Return the lines from the one that contains "for node, shape" through the one that contains "for node in", both included, exactly as written and with nothing added.

□ □ □

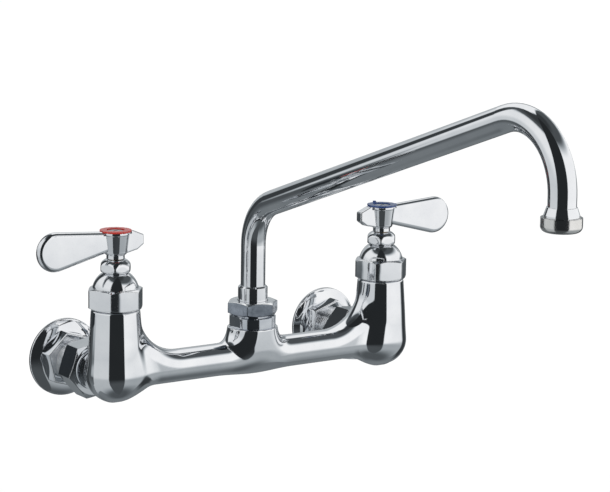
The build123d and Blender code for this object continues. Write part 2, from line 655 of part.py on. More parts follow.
def lever_handle():
    """Handle with its blade towards +X, notched round the index ring."""
    body = lever_blade() + lever_stub()
    body -= disc(INDEX_R + RING_SEAT_MARGIN, HUB_TOP_Z, HUB_TOP_Z + LEVER_TIP_R)
    body += lever_hub()
    socket = SQUARE_AF + 2 * SEAT_GAP
    body -= Pos(0, 0, (HANDLE_Z + STEM_TOP_Z) / 2) * Box(socket, socket, STEM_TOP_Z - HANDLE_Z)
    return body - disc(SCREW_HOLE_R, STEM_TOP_Z, HUB_TOP_Z)


def index_ring(tab):
    """Coloured ring round the screw, with a lobed rim."""
    body = disc(INDEX_R, HUB_TOP_Z, HUB_TOP_Z + INDEX_THICKNESS)
    for lobe in range(INDEX_LOBES):
        place = Rot(0, 0, lobe * 360 / INDEX_LOBES) * Pos(INDEX_R + INDEX_LOBE_R - INDEX_LOBE_DEPTH, 0, 0)
        body -= place * disc(INDEX_LOBE_R, HUB_TOP_Z, HUB_TOP_Z + INDEX_THICKNESS)
    if tab:
        at = INDEX_R - INDEX_LOBE_DEPTH - INDEX_TAB / 2
        top = HUB_TOP_Z + INDEX_THICKNESS
        body += Pos(0, at, top + INDEX_TAB_HEIGHT / 2) * Box(INDEX_TAB, INDEX_TAB, INDEX_TAB_HEIGHT)
    return body - disc(INDEX_BORE_R, HUB_TOP_Z, HUB_TOP_Z + INDEX_THICKNESS)


def handle_screw():
    """Slotted screw that holds the handle on the stem."""
    head_top = HUB_TOP_Z + SCREW_HEAD_HEIGHT
    head = turned(
        (0, HUB_TOP_Z),
        (SCREW_HEAD_R, HUB_TOP_Z),
        (SCREW_HEAD_R, head_top - SCREW_HEAD_HEIGHT / 2),
        (SCREW_HEAD_R - SCREW_HEAD_HEIGHT / 2, head_top),
        (0, head_top),
    )
    slot = Pos(0, 0, head_top - SCREW_SLOT_DEPTH / 2)
    slot = slot * Rot(0, 0, SCREW_TURN) * Box(2 * SCREW_HEAD_R, SCREW_SLOT_WIDTH, SCREW_SLOT_DEPTH)
    return head + disc(SCREW_R, HUB_TOP_Z - SCREW_LENGTH, HUB_TOP_Z) - slot


# ---------------------------------------------------------------- inlets, about +Z


def wall_flange(turn):
    """Inlet fitting in one piece: male thread, hex boss and dished wall flange."""
    rim_front = WALL_TO_VALVE - FLANGE_RIM
    crown = SagittaArc((BOSS_AF / 2, FLANGE_FACE), (FLANGE_R, rim_front), -FLANGE_CROWN)
    rest = Polyline(
        crown @ 1,
        (FLANGE_R, WALL_TO_VALVE),
        (INLET_BORE_R, WALL_TO_VALVE),
        (INLET_BORE_R, FITTING_START),
        (INLET_THREAD_R - FITTING_BEVEL, FITTING_START),
        (INLET_THREAD_R, FITTING_START + FITTING_BEVEL),
        (INLET_THREAD_R, FLANGE_FACE),
        crown @ 0,
    )
    body = spun(crown, rest)
    rim = body.edges().filter_by(GeomType.CIRCLE).group_by(SortBy.RADIUS)[-1]
    body = fillet(rim, FLANGE_EDGE_R)
    boss = hexagon(BOSS_AF, BOSS_START, FLANGE_FACE + FLANGE_CROWN, turn, FITTING_BEVEL)
    body += boss - disc(INLET_THREAD_R, BOSS_START, FLANGE_FACE + FLANGE_CROWN)
    body -= disc(SOCKET_R, WALL_TO_VALVE - SOCKET_DEPTH, WALL_TO_VALVE)
    dish = ring(FLANGE_DISH_TO_R, FLANGE_DISH_FROM_R, WALL_TO_VALVE - FLANGE_DISH_DEPTH, WALL_TO_VALVE)
    return body - dish


def coupling_nut(turn):
    """Union nut: its lip turns on the arm's spigot, its thread takes the fitting."""
    end = NUT_START + NUT_LENGTH
    nut = hexagon(NUT_AF, NUT_START, end, turn, HEX_BEVEL, HEX_BEVEL)
    nut -= disc(INLET_THREAD_R + THREAD_GAP, NUT_START + NUT_LIP, end)
    return nut - disc(SPIGOT_R + RUNNING_GAP, NUT_START, end)


def snap_ring():
    """Split ring in the spigot's groove that keeps the coupling nut on."""
    high = SNAP_START + SNAP_RING_THICKNESS
    body = ring(SNAP_RING_R, SPIGOT_R - SNAP_GROOVE_DEPTH + SEAT_GAP, SNAP_START, high)
    return body - Pos(0, SNAP_RING_R, SNAP_START) * Box(SNAP_RING_GAP, SNAP_RING_R, 2 * high)


def inlet_washer():
    """Flat rubber washer between the spigot and the fitting."""
    return ring(INLET_THREAD_R - SIDE_GAP, INLET_BORE_R + SIDE_GAP, SPIGOT_END, FITTING_START)


# ---------------------------------------------------------------- spout


def swivel_adapter():
    """Collared fitting in the boss with the bore that the spout swivels in."""
    edge = ADAPTER_EDGE
    collar = turned(
        (0, CENTRE_HUB_TOP_Z),
        (ADAPTER_R - edge, CENTRE_HUB_TOP_Z),
        (ADAPTER_R, CENTRE_HUB_TOP_Z + edge),
        (ADAPTER_R, ADAPTER_TOP_Z - edge),
        (ADAPTER_R - edge, ADAPTER_TOP_Z),
        (0, ADAPTER_TOP_Z),
    )
    body = disc(ADAPTER_THREAD_R, ADAPTER_END_Z, CENTRE_HUB_TOP_Z)
    body += collar & Box(ADAPTER_AF, 2 * ADAPTER_R, 2 * ADAPTER_TOP_Z)
    body += disc(SWIVEL_THREAD_R, ADAPTER_TOP_Z, SWIVEL_RIM_Z)
    return body - disc(FERRULE_SPIGOT_R + RUNNING_GAP, ADAPTER_END_Z, SWIVEL_RIM_Z)


def spout_nut():
    """Nut that holds the ferrule's flange down."""
    low = ADAPTER_TOP_Z + SPOUT_NUT_GAP
    nut = hexagon(SPOUT_NUT_AF, low, SPOUT_NUT_TOP_Z, SPOUT_NUT_TURN, HEX_BEVEL, HEX_BEVEL)
    nut -= disc(SWIVEL_THREAD_R + THREAD_GAP, low, SPOUT_NUT_ROOF_Z)
    return nut - disc(SLEEVE_R + SIDE_GAP, low, SPOUT_NUT_TOP_Z)


def thrust_ring():
    """Plastic ring that the ferrule's flange turns on."""
    return ring(FERRULE_FLANGE_R, FERRULE_SPIGOT_R + SEAT_GAP, SWIVEL_RIM_Z, SWIVEL_RIM_Z + THRUST_THICKNESS)


def spout_ferrule():
    """Spigot, flange and sleeve that carry the tube."""
    edge = SLEEVE_EDGE_R
    body = turned(
        (FERRULE_BORE_R, SPIGOT_END_Z),
        (FERRULE_SPIGOT_R, SPIGOT_END_Z),
        (FERRULE_SPIGOT_R, FERRULE_FLANGE_Z),
        (FERRULE_FLANGE_R, FERRULE_FLANGE_Z),
        (FERRULE_FLANGE_R, SLEEVE_Z),
        (SLEEVE_R, SLEEVE_Z),
        (SLEEVE_R, SLEEVE_TOP_Z - edge),
        (SLEEVE_R - edge, SLEEVE_TOP_Z),
        (TUBE_R + RUNNING_GAP, SLEEVE_TOP_Z),
        (TUBE_R + RUNNING_GAP, TUBE_FOOT_Z),
        (FERRULE_BORE_R, TUBE_FOOT_Z),
    )
    for level in SPOUT_ORING_LEVELS:
        body -= groove(FERRULE_SPIGOT_R + RUNNING_GAP, SPOUT_ORING_WIRE_R, SPIGOT_END_Z + level)
    return body


def spout_oring(level):
    return oring(FERRULE_SPIGOT_R + RUNNING_GAP / 2, SPOUT_ORING_WIRE_R, SPIGOT_END_Z + level)


def spout_tube():
    """Bent tube: riser, rising slope and a short leg down to the outlet."""
    path = FilletPolyline(
        (0, 0, TUBE_FOOT_Z),
        (0, 0, TUBE_CORNER_Z),
        (0, -SPOUT_REACH, TUBE_TOP_CORNER_Z),
        (0, -SPOUT_REACH, TUBE_END_Z),
        radius=(TUBE_FOOT_BEND_R, TUBE_TOP_BEND_R),
    )
    section = Pos(0, 0, TUBE_FOOT_Z) * (Circle(TUBE_R) - Circle(TUBE_R - TUBE_WALL))
    return sweep(section, path=path)


# ---------------------------------------------------------------- outlet


def outlet_nozzle():
    """Flared end with the male thread for the aerator."""
    bore = TUBE_R + RUNNING_GAP
    return turned(
        (bore, TUBE_END_Z),
        (bore, TUBE_END_Z + NOZZLE_TOP_RISE),
        (bore + NOZZLE_TOP_WALL, TUBE_END_Z + NOZZLE_TOP_RISE),
        (NOZZLE_R, TUBE_END_Z),
        (NOZZLE_R, NOZZLE_SHOULDER_Z),
        (NOZZLE_THREAD_R, NOZZLE_SHOULDER_Z),
        (NOZZLE_THREAD_R, NOZZLE_END_Z),
        (NOZZLE_BORE_R, NOZZLE_END_Z),
        (NOZZLE_BORE_R, TUBE_END_Z),
    )


def aerator_housing():
    """Threaded cap with a rounded foot and a lip under the insert."""
    foot = JernArc((HOUSING_R, OUTLET_Z + HOUSING_CORNER_R), (0, -1), HOUSING_CORNER_R, -90)
    bore = NOZZLE_THREAD_R + THREAD_GAP
    rest = Polyline(
        foot @ 1,
        (HOUSING_MOUTH_R, OUTLET_Z),
        (HOUSING_MOUTH_R, OUTLET_Z + HOUSING_LIP),
        (bore, OUTLET_Z + HOUSING_LIP),
        (bore, HOUSING_TOP_Z),
        (HOUSING_R, HOUSING_TOP_Z),
        foot @ 0,
    )
    return spun(foot, rest)


def aerator_insert():
    """Perforated insert that stands on the housing's lip."""
    lip = OUTLET_Z + HOUSING_LIP
    body = disc(NOZZLE_THREAD_R, lip, AERATOR_WASHER_Z)
    body += disc(HOUSING_MOUTH_R - SEAT_GAP, lip - INSERT_SKIRT, lip)
    hole = disc(INSERT_HOLE_R, lip - INSERT_SKIRT, AERATOR_WASHER_Z)
    body -= hole
    for rank in range(1, INSERT_RING_COUNT + 1):
        for turn in range(0, 360, 60 // rank):
            body -= Rot(0, 0, turn) * Pos(rank * INSERT_RING_STEP, 0, 0) * hole
    return body


def aerator_washer():
    """Flat rubber washer between the nozzle and the insert."""
    return ring(NOZZLE_THREAD_R, NOZZLE_BORE_R, AERATOR_WASHER_Z, NOZZLE_END_Z)


# ---------------------------------------------------------------- assembly


def valve_pieces(name, side, cap_turn, packing_turn, tab):
    """All pieces of one valve; side is +1 for the cold and -1 for the hot valve."""
    half_turn = Rot(0, 0, 0 if side > 0 else 180)
    pieces = {
        "cap_nut": cap_nut(cap_turn),
        "cartridge_body": cartridge_body(),
        "packing_nut": packing_nut(packing_turn),
        "packing_ring": packing_ring(),
        "fixed_disc": fixed_disc(),
        "moving_disc": moving_disc(),
        "seat_seal": seat_seal(),
        "cartridge_oring": cartridge_oring(),
        "stem": stem(),
        "lever_handle": half_turn * lever_handle(),
        "index_ring": index_ring(tab),
        "handle_screw": handle_screw(),
    }
    place = Pos(side * VALVE_X, VALVE_Y, 0)
    return {f"{name}_{piece}": place * shape for piece, shape in pieces.items()}


def inlet_pieces(name, side, nut_turn, boss_turn):
    """All pieces of one inlet."""
    pieces = {
        "wall_flange": wall_flange(boss_turn),
        "coupling_nut": coupling_nut(nut_turn),
        "snap_ring": snap_ring(),
        "inlet_washer": inlet_washer(),
    }
    place = Pos(side * VALVE_X, VALVE_Y, 0)
    return {f"{name}_{piece}": place * along_y(shape) for piece, shape in pieces.items()}


def spout_pieces():
    """Everything on the swivel axis, and the outlet at the end of the spout."""
    lower, upper = SPOUT_ORING_LEVELS
    centre = {
        "faucet_body": faucet_body(),
        "swivel_adapter": swivel_adapter(),
        "spout_nut": spout_nut(),
        "thrust_ring": thrust_ring(),
        "spout_ferrule": spout_ferrule(),
        "spout_lower_oring": spout_oring(lower),
        "spout_upper_oring": spout_oring(upper),
        "spout_tube": spout_tube(),
    }
    outlet = {
        "outlet_nozzle": outlet_nozzle(),
        "aerator_housing": aerator_housing(),
        "aerator_insert": aerator_insert(),
        "aerator_washer": aerator_washer(),
    }
    pieces = {name: Pos(0, VALVE_Y, 0) * shape for name, shape in centre.items()}
    pieces |= {name: Pos(0, OUTLET_Y, 0) * shape for name, shape in outlet.items()}
    return pieces


def all_pieces():
    pieces = spout_pieces()
    pieces |= valve_pieces("hot", -1, HOT_CAP_TURN, HOT_PACKING_TURN, tab=False)
    pieces |= valve_pieces("cold", 1, COLD_CAP_TURN, COLD_PACKING_TURN, tab=True)
    pieces |= inlet_pieces("hot", -1, HOT_NUT_TURN, HOT_BOSS_TURN)
    pieces |= inlet_pieces("cold", 1, COLD_NUT_TURN, COLD_BOSS_TURN)
    return pieces


for node, shape in all_pieces().items():
    solids = shape.solids()
    assert len(solids) == 1, f"{node} has {len(solids)} solids"
    export_step(solids[0], f"parts/{node}.step")
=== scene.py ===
"""Looks of the wall faucet: camera, studio, chrome and the other finishes, and finer turned detail.

Metres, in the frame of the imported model: +Z up, +X towards the cold valve, +Y into the wall.
The forms are worked out in millimetres, and their meshes are made in metres.
"""

import json
from math import cos, radians, sin

import bmesh
import bpy
import numpy as np
from mathutils import Matrix, Vector

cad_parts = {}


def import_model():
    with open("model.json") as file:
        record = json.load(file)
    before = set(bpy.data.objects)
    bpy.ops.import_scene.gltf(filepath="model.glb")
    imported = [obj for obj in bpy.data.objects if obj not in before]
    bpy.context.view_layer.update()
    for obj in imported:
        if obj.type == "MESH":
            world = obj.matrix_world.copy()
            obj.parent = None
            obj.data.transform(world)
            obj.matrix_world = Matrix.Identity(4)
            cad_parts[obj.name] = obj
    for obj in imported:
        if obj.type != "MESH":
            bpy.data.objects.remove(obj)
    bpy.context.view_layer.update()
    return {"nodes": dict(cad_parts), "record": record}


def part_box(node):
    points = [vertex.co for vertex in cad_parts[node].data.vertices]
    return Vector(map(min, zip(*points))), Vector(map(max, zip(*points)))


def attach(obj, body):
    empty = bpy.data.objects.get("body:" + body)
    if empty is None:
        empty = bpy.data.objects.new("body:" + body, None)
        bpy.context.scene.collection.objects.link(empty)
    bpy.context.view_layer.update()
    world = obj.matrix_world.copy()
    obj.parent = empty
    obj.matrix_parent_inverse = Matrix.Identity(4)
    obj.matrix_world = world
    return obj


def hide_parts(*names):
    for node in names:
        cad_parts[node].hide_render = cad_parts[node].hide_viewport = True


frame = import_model()
nodes = frame["nodes"]
scene = bpy.context.scene
scene.view_settings.view_transform = "Standard"

MM = 0.001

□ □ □

■ Correct answer ■
for node, shape in all_pieces().items():
    solids = shape.solids()
    assert len(solids) == 1, f"{node} has {len(solids)} solids"
    export_step(solids[0], f"parts/{node}.step")
=== scene.py ===
"""Looks of the wall faucet: camera, studio, chrome and the other finishes, and finer turned detail.

Metres, in the frame of the imported model: +Z up, +X towards the cold valve, +Y into the wall.
The forms are worked out in millimetres, and their meshes are made in metres.
"""

import json
from math import cos, radians, sin

import bmesh
import bpy
import numpy as np
from mathutils import Matrix, Vector

cad_parts = {}


def import_model():
    with open("model.json") as file:
        record = json.load(file)
    before = set(bpy.data.objects)
    bpy.ops.import_scene.gltf(filepath="model.glb")
    imported = [obj for obj in bpy.data.objects if obj not in before]
    bpy.context.view_layer.update()
    for obj in imported:
        if obj.type == "MESH":
            world = obj.matrix_world.copy()
            obj.parent = None
            obj.data.transform(world)
            obj.matrix_world = Matrix.Identity(4)
            cad_parts[obj.name] = obj
    for obj in imported:
        if obj.type != "MESH":
            bpy.data.objects.remove(obj)
    bpy.context.view_layer.update()
    return {"nodes": dict(cad_parts), "record": record}


def part_box(node):
    points = [vertex.co for vertex in cad_parts[node].data.vertices]
    return Vector(map(min, zip(*points))), Vector(map(max, zip(*points)))


def attach(obj, body):
    empty = bpy.data.objects.get("body:" + body)
    if empty is None:
        empty = bpy.data.objects.new("body:" + body, None)
        bpy.context.scene.collection.objects.link(empty)
    bpy.context.view_layer.update()
    world = obj.matrix_world.copy()
    obj.parent = empty
    obj.matrix_parent_inverse = Matrix.Identity(4)
    obj.matrix_world = world
    return obj


def hide_parts(*names):
    for node in names:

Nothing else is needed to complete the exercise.